I love to read. But I have a love/hate relationship with reading. Or more likely with myself, but who doesn’t really? I’ve always loved to read. In some ways, I love it more than anything. But I made what can be described as a mistake, though nothing in this world will ever make me see it as such. I devoted my life to it.

To clarify, my love of reading inspired me to get an English degree and go into publishing. I don’t think of myself as much of a writer, so it was a way of helping spread my love of books without the ability to write them for myself. And oh how I loved my degree. It was some of the best years of my life and I reemerged into the world an entirely new, more open-minded person. Nothing will change you like an education does.
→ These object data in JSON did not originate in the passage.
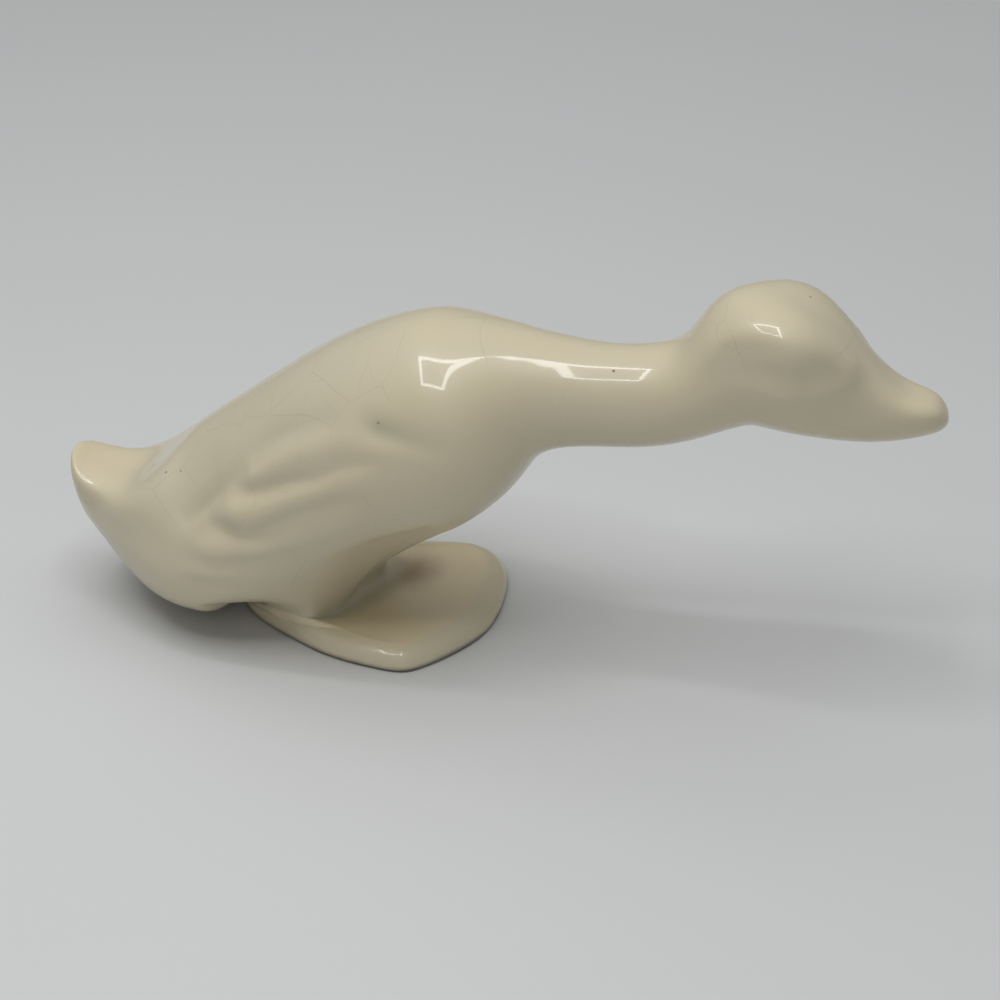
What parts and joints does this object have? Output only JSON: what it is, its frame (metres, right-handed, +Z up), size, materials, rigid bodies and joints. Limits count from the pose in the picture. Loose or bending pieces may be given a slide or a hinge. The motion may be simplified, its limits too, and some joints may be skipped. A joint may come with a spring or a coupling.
{
  "type": "ceramic bird figurine",
  "caption": "Hollow cast earthenware duck with a long outstretched neck, standing on a dished webbed foot pad, cream crackle glaze.",
  "frame": {"origin": "on the table, under the middle of the duck's length and width", "axes": "+X from the tail to the bill, +Y to the duck's left, +Z up"},
  "size_m": [0.1588, 0.046, 0.0723],
  "materials": {
    "cream_glaze": "glossy cream crackle glaze over pale earthenware, bare clay on the sole"
  },
  "bodies": {
    "root": {"duck_casting": "cream_glaze"}
  },
  "joints": []
}
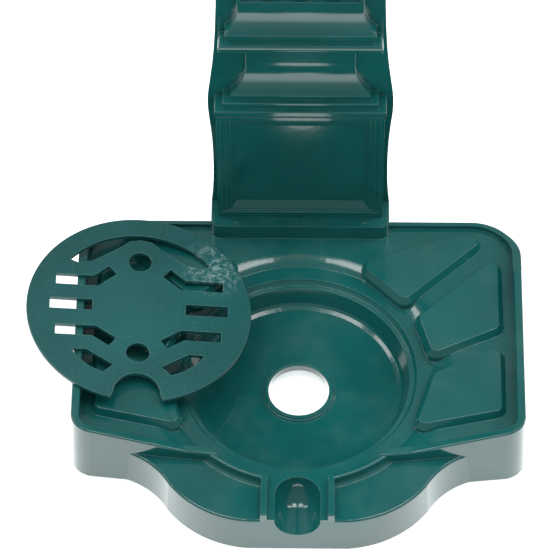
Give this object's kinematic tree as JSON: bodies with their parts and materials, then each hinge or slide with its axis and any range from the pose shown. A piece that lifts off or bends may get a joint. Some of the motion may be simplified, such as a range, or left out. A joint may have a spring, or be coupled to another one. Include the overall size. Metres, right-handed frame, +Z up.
{
  "type": "drinking fountain",
  "caption": "Cast-aluminium pillar drinking fountain with a bowl basin, overflow scoop, loose drain grate and cross-handle tap.",
  "frame": {"origin": "on the floor, on the axis of the service opening under the pillar", "axes": "X to the user's right, Y from the front of the basin to the back, Z up"},
  "size_m": [0.4684, 0.434, 0.987],
  "materials": {
    "green_gloss": "glossy dark teal-green enamel on cast aluminium",
    "green_matte": "speckled satin dark teal-green powder coat",
    "tap_brass": "polished brass",
    "fitting_brass": "dull machined brass",
    "copper_pipe": "drawn copper, slightly tarnished",
    "stainless": "stainless steel fasteners",
    "black_rubber": "moulded black rubber"
  },
  "bodies": {
    "fountain": {"basin_base": "green_gloss", "column_front": "green_gloss", "rear_cover": "green_gloss", "rear_cover_screws": "stainless", "foot_bolts": "stainless", "foot_washers": "stainless", "foot_nuts": "stainless", "column_cap": "green_gloss", "cap_screws": "stainless", "finial": "green_gloss", "finial_stud": "stainless", "finial_nut": "stainless", "tap_rosette": "tap_brass", "tap_body": "tap_brass", "tap_locknut": "tap_brass", "tap_headgear": "tap_brass", "tap_gland_nut": "tap_brass", "spout_nozzle": "tap_brass", "supply_elbow": "fitting_brass", "riser_pipe": "copper_pipe", "compression_nuts": "fitting_brass", "compression_olives": "fitting_brass", "inlet_coupling": "fitting_brass", "pipe_clips": "copper_pipe", "pipe_clip_screws": "stainless"},
    "grate": {"drain_grate": "green_matte"},
    "tap_turning_parts": {"tap_spindle": "tap_brass", "tap_handle": "tap_brass", "handle_screw": "stainless"},
    "valve": {"valve_carrier": "tap_brass", "valve_disc": "black_rubber"}
  },
  "joints": [
    {"name": "grate_lift", "type": "slide", "parent": "fountain", "child": "grate", "axis": [0, 0, 1], "range_m": [0, 0.08]},
    {"name": "tap_turn", "type": "hinge", "parent": "fountain", "child": "tap_turning_parts", "pos_m": [0, -0.0834, 0.69], "axis": [0, 0, 1], "range_deg": [0, 540]},
    {"name": "valve_lift", "type": "slide", "parent": "fountain", "child": "valve", "axis": [0, 0, 1], "range_m": [0, 0.00375]}
  ],
  "couplings": [
    {"joint": "valve_lift", "follows": "tap_turn", "m_per_rad": 0.00039789}
  ]
}
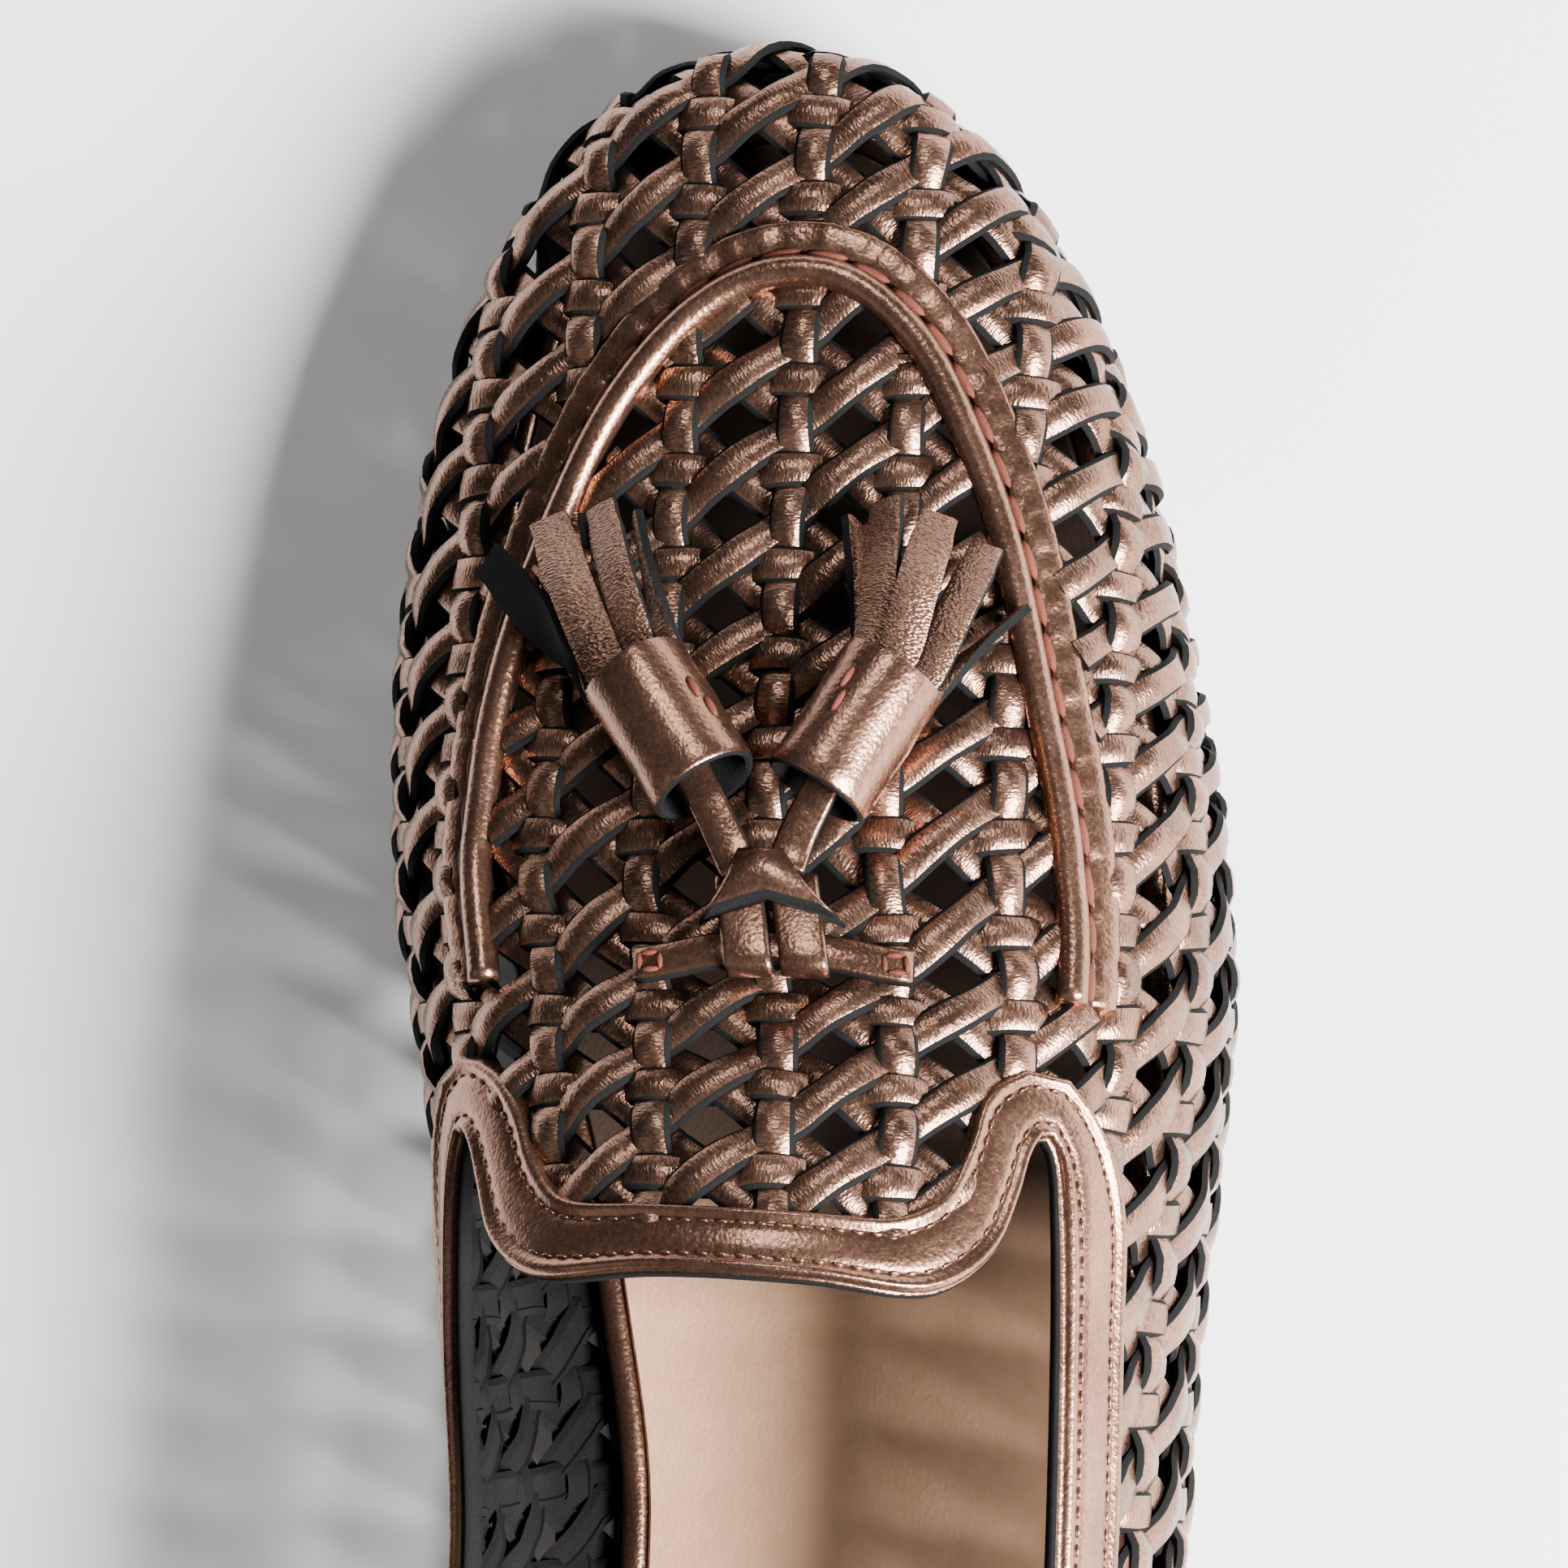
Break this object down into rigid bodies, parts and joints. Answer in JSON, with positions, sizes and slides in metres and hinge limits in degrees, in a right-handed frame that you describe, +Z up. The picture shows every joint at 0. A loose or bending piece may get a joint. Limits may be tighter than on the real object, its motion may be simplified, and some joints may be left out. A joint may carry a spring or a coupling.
{
  "type": "woven tasselled moccasin loafer",
  "caption": "Right slip-on shoe with an open woven leather upper, apron seam, bound topline with notches, laid tassels on a bar, leather sole and low stacked heel.",
  "frame": {"origin": "on the floor under the middle of the shoe's box", "axes": "+Y from heel to toe, +X to the lateral side of this right shoe, +Z up"},
  "size_m": [0.0848, 0.2468, 0.066],
  "materials": {
    "woven_bronze": "metallic bronze foil leather cut in narrow strips, dark cut edges",
    "bronze_trim": "smooth metallic bronze foil leather, finely crinkled",
    "nude_leather": "glossy nude lining leather with fine pores",
    "sole_leather": "dark waxed sole leather",
    "stacked_heel": "stacked leather lifts, waxed",
    "top_lift": "matte rubber"
  },
  "bodies": {
    "root": {"outsole": "sole_leather", "heel": "stacked_heel", "heel_top_lift": "top_lift", "insole": "bronze_trim", "sock_lining": "nude_leather", "upper": "woven_bronze", "apron": "woven_bronze", "apron_bead": "bronze_trim", "apron_band": "bronze_trim", "topline_binding": "bronze_trim", "back_strip": "bronze_trim", "tassel_bar": "bronze_trim", "tassel_strap": "bronze_trim", "tassel_medial": "bronze_trim", "tassel_lateral": "bronze_trim"}
  },
  "joints": []
}
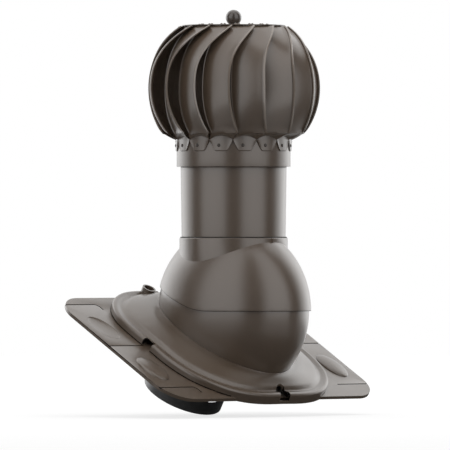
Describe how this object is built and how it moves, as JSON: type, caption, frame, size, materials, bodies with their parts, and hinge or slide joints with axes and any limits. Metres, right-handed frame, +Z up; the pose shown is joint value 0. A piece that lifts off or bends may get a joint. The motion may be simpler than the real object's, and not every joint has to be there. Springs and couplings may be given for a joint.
{
  "type": "roof_turbine_ventilator",
  "caption": "Brown painted roof turbine ventilator: globe rotor on an insulated pipe, tilting hood and moulded flashing plate for a pitched roof.",
  "frame": {"origin": "centre of the duct spigot where its axis passes the underside of the flashing plate", "axes": "+Z up along the pipe, X across the roof slope, -Y down the slope"},
  "size_m": [0.45, 0.3003, 0.6171],
  "materials": {
    "plate_plastic": "satin moulded",
    "shell_paint": "satin metallic paint",
    "pipe_paint": "satin metallic paint",
    "rotor_paint": "satin metallic paint",
    "painted_rivet": "satin paint",
    "spigot_plastic": "satin moulded",
    "inner_plastic": "matt moulded",
    "seal_rubber": "matt",
    "insulation_foam": "matt foam",
    "galvanised_sheet": "galvanised",
    "bare_steel": "turned",
    "bearing_steel": "ground",
    "zinc_screw": "plated",
    "cast_housing": "turned casting"
  },
  "bodies": {
    "roof_flange": {"roof_plate": "plate_plastic", "cowl": "plate_plastic", "lower_shell": "shell_paint", "shell_gasket": "seal_rubber", "duct_spigot": "spigot_plastic", "spigot_screws": "zinc_screw", "shell_screws": "zinc_screw", "cowl_screws": "zinc_screw", "pivot_pins": "bare_steel"},
    "vent_stack": {"upper_hood": "shell_paint", "sleeve_seal": "seal_rubber", "outer_pipe": "pipe_paint", "inner_pipe": "galvanised_sheet", "insulation_sleeve": "insulation_foam", "upper_ring": "inner_plastic", "pivot_yoke": "galvanised_sheet", "yoke_screws": "zinc_screw", "axle_spider": "galvanised_sheet", "spider_screws": "zinc_screw", "axle": "bare_steel", "axle_spacer": "bare_steel", "axle_washer": "zinc_screw", "axle_nut": "zinc_screw", "axle_locknut": "zinc_screw", "lower_bearing_inner": "bearing_steel", "upper_bearing_inner": "bearing_steel"},
    "turbine_head": {"lower_bearing_outer": "bearing_steel", "upper_bearing_outer": "bearing_steel", "collar_ring": "rotor_paint", "lower_rotor_spider": "galvanised_sheet", "collar_rivets": "painted_rivet", "top_disc": "rotor_paint", "top_rivets": "painted_rivet", "bearing_housing": "cast_housing", "housing_screws": "painted_rivet", "finial": "rotor_paint", "blade_01": "rotor_paint", "blade_02": "rotor_paint", "blade_03": "rotor_paint", "blade_04": "rotor_paint", "blade_05": "rotor_paint", "blade_06": "rotor_paint", "blade_07": "rotor_paint", "blade_08": "rotor_paint", "blade_09": "rotor_paint", "blade_10": "rotor_paint", "blade_11": "rotor_paint", "blade_12": "rotor_paint", "blade_13": "rotor_paint", "blade_14": "rotor_paint", "blade_15": "rotor_paint"}
  },
  "joints": [
    {"name": "pitch_tilt", "type": "hinge", "parent": "roof_flange", "child": "vent_stack", "pos_m": [0, -0.06145, 0.04443], "axis": [1, 0, 0], "range_deg": [-5, 15]},
    {"name": "turbine_spin", "type": "hinge", "parent": "vent_stack", "child": "turbine_head", "pos_m": [0, -0.06145, 0.3], "axis": [0, 0, 1], "continuous": true}
  ]
}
But it was hard. As an English student, I had to read. And read. And read and read and read. So much amazing material, like Djuna Barnes’ Nightwood, but so much of it just wasn’t for pleasure and it rapidly became a chore. Once upon a time, I could wake up, make tea, pick up a book and before I knew it, it was nightfall. But now, my concentration is shot. Unless the book is one of the best things I’ve ever read, I can’t be fully engrossed like I used to. I get restless, fidgety. Though there is still so much I want to read and I will never stop endeavouring to get back to that place of escapism.

Even as I have moved on and discovered my true career passion in cataloguing, I am still devoted to books. Devoted to finding a path back to that place in our relationship, where reading was as easy as breathing.

But until then, I’ll sip my tea and try.